En 1997, Pol Pot (qui était définitivement cinglé) fit exécuter Son Sen, son ancien ministre de la Défense. Les derniers Khmers rouges se divisèrent alors et Ta Mok (lé général unijambiste) prit la tête de la ligne dure du mouvement et traduisit Pol Pot en « justice ». S’ensuivit une période où le gouvernement essaya de séduire les derniers Khmers rouges pour mettre fin à la guérilla mais dans l’euphorie du moment, le second Premier Ministre (du PPC) renversa le premier Premier Ministre (du parti royaliste) et des affrontements particulièrement violents eurent lieu à Phnom Penh. Début 1998, le PPC annonça une offensive générale contre ses ennemis et Pol Pot eu la bonne idée de mourir lors des combats (enfin ça, c’est la version officielle, en vrai, on sait pas comment il est mort). Les survivants (dont l’unijambiste qui devait quand même courir vite) s’enfuirent dans la jungle près de la frontière thailandaise. Fin 1998, de nouvelles élections confirmèrent la domination du PPC et les derniers Khmers rouges se rendirent. La communauté internationale fit alors immédiatement pression pour la constitution d’un tribunal chargé de juger les dirigeants Khmers rouges encore en vie ce qui prendra beaucoup de temps et d’argent (d’ailleurs, c’est toujours pas fini).

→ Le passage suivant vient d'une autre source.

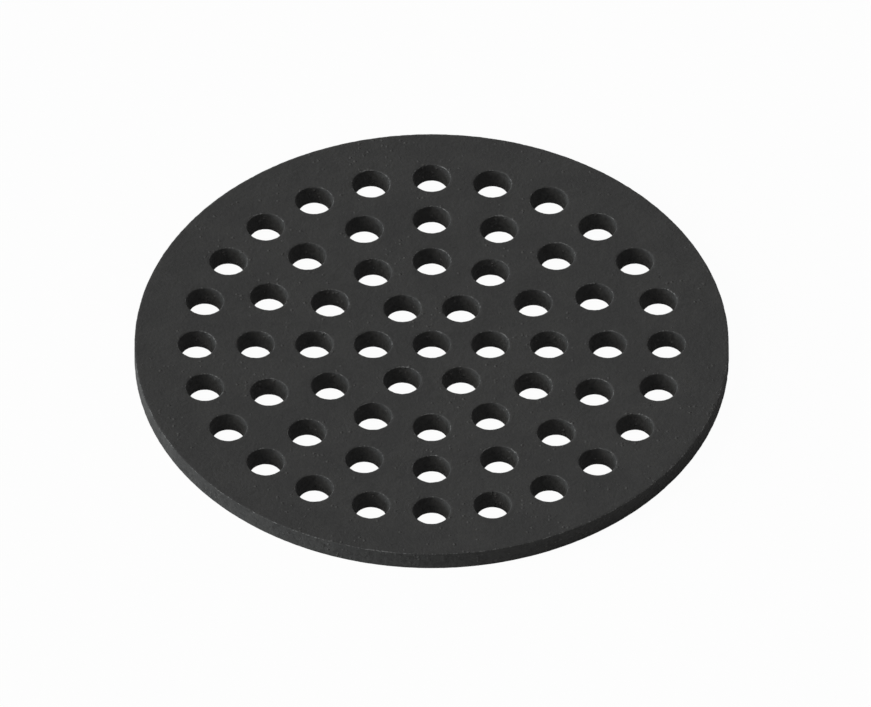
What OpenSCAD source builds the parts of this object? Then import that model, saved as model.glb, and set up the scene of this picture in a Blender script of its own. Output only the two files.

Depuis les années 2000, le Cambodge se reconstruit lentement. D’abord en ayant intégré l’Asean (l’Association des Nations de l’Asie du sud-est) puis l’OMC. Les derniers responsables Khmers rouges ont plus de 80 ans et les jeunes générations, qui représentent un très grande partie de la population (40% de la population a moins de 16 ans) et qui ont grandi sans la guerre, veulent désormais rattraper leurs voisins comme le Vietnam et la Thaïlande.
Bref, voilà, c’était le Cambodge… Pas très rigolo comme passé et probablement encore beaucoup de temps avant que le pays ne devienne une véritable démocratie (il est classé 157ème pays sur 176 en indice de perception de la corruption). Mais ma première impression ? Ça bouge à Phnom Penh, les gens sont souriants, accueillants, ont envie d’avancer. Bref, c’est plein d’espoir.